The U.S. Food and Drug Administration had even reported to Congress a shortage of pharmaceuticals caused by the spread of the Wuhan virus.
China produces 40 percent of the world’s active pharmaceutical ingredients, including antibiotics and painkillers, and the United States imports 80 percent of its antibiotics from China.
As its conclusion, the commentary uses a perverse logic: since China gave the world precious time to fight the virus, “the United States needs to apologize to China, and the world needs to thank China.”
To put it in the style of Natsuhiko Yamamoto, far from apologizing, they make it into a favor.
From “loser” to “winner”
Professor Bradley Thayer of the University of Texas says that this kind of deception is being used because, as the current pandemic crisis has discredited China’s totalitarian model and threatens to derail the “Chinese Dream” of becoming number one in the world, a new story has become necessary.

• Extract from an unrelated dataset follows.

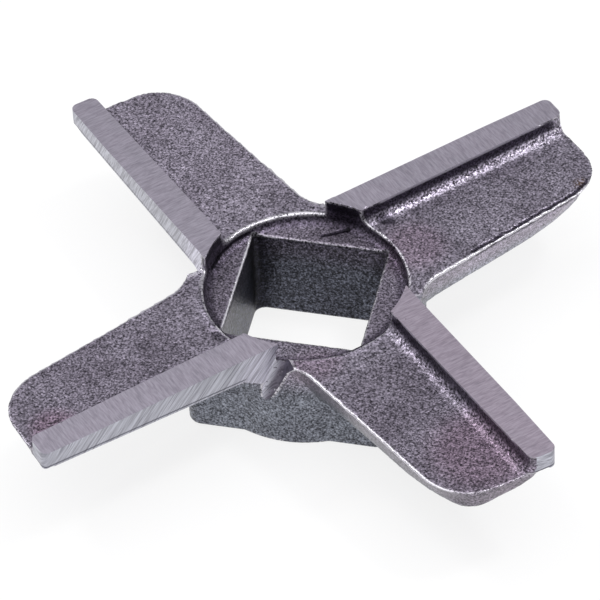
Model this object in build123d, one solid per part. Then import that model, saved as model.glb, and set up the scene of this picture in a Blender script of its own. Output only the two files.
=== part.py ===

The first page of that story begins on March 10, with President Xi’s inspection visit to Wuhan.
As the inspection visit approached, the announced number of infected people began to decrease.
However, since a doctor at an isolation facility had told foreign media that “the improvement is a deception,” Xi’s inspection visit was probably a skillfully staged performance of success in controlling the virus.
In other words, it was an operation to shift from the first stage, the “loser of concealment” of the virus, to the second stage, the “winner of containment.”
In fact, before this, it would later become clear that President Xi, who had been facing domestic criticism over his handling of the virus, had instructed officials to attack those who were “slandering” China.
Naturally, the United States was included among them.
When U.S. President Trump said “Chinese virus” and Secretary of State Pompeo called it “Wuhan virus,” Yang Jiechi, a member of the Communist Party Politburo, became angry, saying they were “trying to stigmatize China,” and Foreign Ministry spokesman Geng Shuang repeatedly expressed “strong anger.”
Foreign Ministry spokesman Zhao Lijian’s blowing of the baseless conspiracy theory that the virus had leaked from the U.S. military also falls within this flow.
As a result, a structure was created in which domestic critics of Xi could be dismissed as “traitors helping China’s enemies.”
Even if totalitarianism is poor at the liberal act of making policy failures transparent, it is very good at creating new stories to disguise initial failures.
Turning crisis into opportunity
As the third stage, the Chinese Communist Party seeks to impress upon the world the image of “China strong in crisis,” claiming that it has already brought the virus under control.
In order to prevent capital from flowing out of the country and foreign companies from withdrawing, it is indispensable for China to appeal that it is a safe “factory of the world.”
With the United States surpassing China in the number of infections, China has sent out the huge quantities of pharmaceuticals and masks it holds, one after another, to Asia and Europe.
In particular, it has provided support mainly to countries incorporated into its “Belt and Road” economic-zone concept, seeking to impress upon the world that China is a leader of global politics in place of the United States.
According to the American research institution Horizon Advisory, the Xi administration has begun to see the infectious-disease crisis, in which the virus infection spreads with a time lag from China to Asia, Europe, and the United States, as an opportunity instead.
Its aim is to capture global demand before the United States and Europe, which enter the pandemic later than China, the source of the outbreak, can restart their economic activity several months later.
However, a declaration of victory over the virus made too early has a major pitfall waiting.
In past battles against epidemics, when rulers loosened countermeasures against the virus, they were swallowed up by a second wave of the pandemic.